Yes, bring her food, but leave the 13-by-9 dish of lasagna at home. It will just sit in her fridge half-eaten for a month, the pan a huge burden for her to clean. Plus, you won’t see your casserole dish again for two years. Just assume after nine months of eating clean and healthy, she’s more than ready for a big ‘ol No. 1, supersized. With a side of strawberry shake and a big-ass bag of peanut M&Ms. All washed down with a Corona. Lime optional. When she answers the door and sees all that crappy goodness in your hands, be prepared for spontaneous weeping.

2. No Labor Stories or Small Talk

By now she has recounted her birth story ad nauseam, both in her own head and to all the visiting friends and family. And she has made tedious chitchat with well-meaning neighbors and her mother-in-law’s church group, while truly wishing everyone would just shut the hell up and let her go take a shower. So after quick hellos, take her baby, walk her to the bathtub, and tell her to take as long as she needs; you’ll be there when she’s done. Then vacuum, wipe down the counters, start dinner. Make a date to talk about how painful those contractions were in about six months. (By then they won’t be as painful.)

3. Empty Everything and Fill Up Everything

While she is emptying her breasts or that bottle, make your way around the house and empty everything else. The kitchen garbage, the dishwasher, the washing machine and dryer. The stinky diaper pail, the tiny bathroom cans overflowing with feminine protection product wrappers, and that bottle of Pinot somebody brought over last week. By all means, help her empty that too. Fill up the diaper stacker, the wet wipes warmer, the dishwasher and the washer. Refill her drink, her diaper bag, the fruit bowl on the counter. Offer to go fill up her car with gas. She will say “No, that’s OK.” Do it anyway, because who wants to stop for gas with a screaming newborn in an exploding diaper wailing in the backseat? (She doesn’t yet know that day is coming for her.)

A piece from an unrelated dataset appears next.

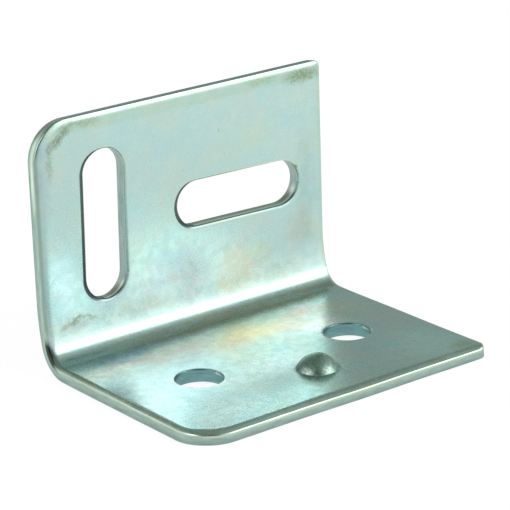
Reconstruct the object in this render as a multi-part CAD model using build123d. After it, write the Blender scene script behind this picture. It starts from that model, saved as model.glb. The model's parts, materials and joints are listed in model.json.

4. Paint Her Toenails and Do Her Hair

Bonus! Both of these pampering luxuries can be done to her while she is feeding the baby, or half sleeping, and neither require conversation. Plus, that pedi she had at 37 weeks has completely chipped off, and there is no way in hell a trip to a nail salon is anywhere in her near future. After that shower she took earlier, prop her up in a recliner, grab a rolling brush and spend a good 45 minutes drying her hair and coating her piggies in bright red. This is better than any new baby gift on the planet. Again, spontaneous weeping may ensue.

5. Change Things

The baby’s diaper, the bed sheets, the crib sheets. The calendar, which is probably still displaying last month, the empty plug-in air fresheners, the TV channel. (Stuck in the feeding position for hours on end, she has probably been watching C-Span for days.) Most important (and if you can sense she may have the baby blues), help change her attitude. Don’t sugarcoat it. Go ahead and give her the “been there, done that” speech, but in a good way.

Tell her there is no shame in feeling down and not herself in the first few weeks after giving birth. Tell her she can call you anytime, day or night, if she just needs a few minutes of baby relief, needs to be alone, or yearns for someone to just sit with. Tell her the changes going on her body, her marriage, her entire life for that matter, can and will be good things, even if they seem rife with pressure and difficulty at this point. Tell her the baby will eventually sleep, she will have sex again, she will lose the weight, but probably still do many things wrong. But more than the things she second guesses about herself, or struggles with, will be all the things she will do right, all the ways she is going to be a wonderful mother. Even if she doubts it with all of her being, tell her she already is a great mom. Tell her you are just one of the members of her village now.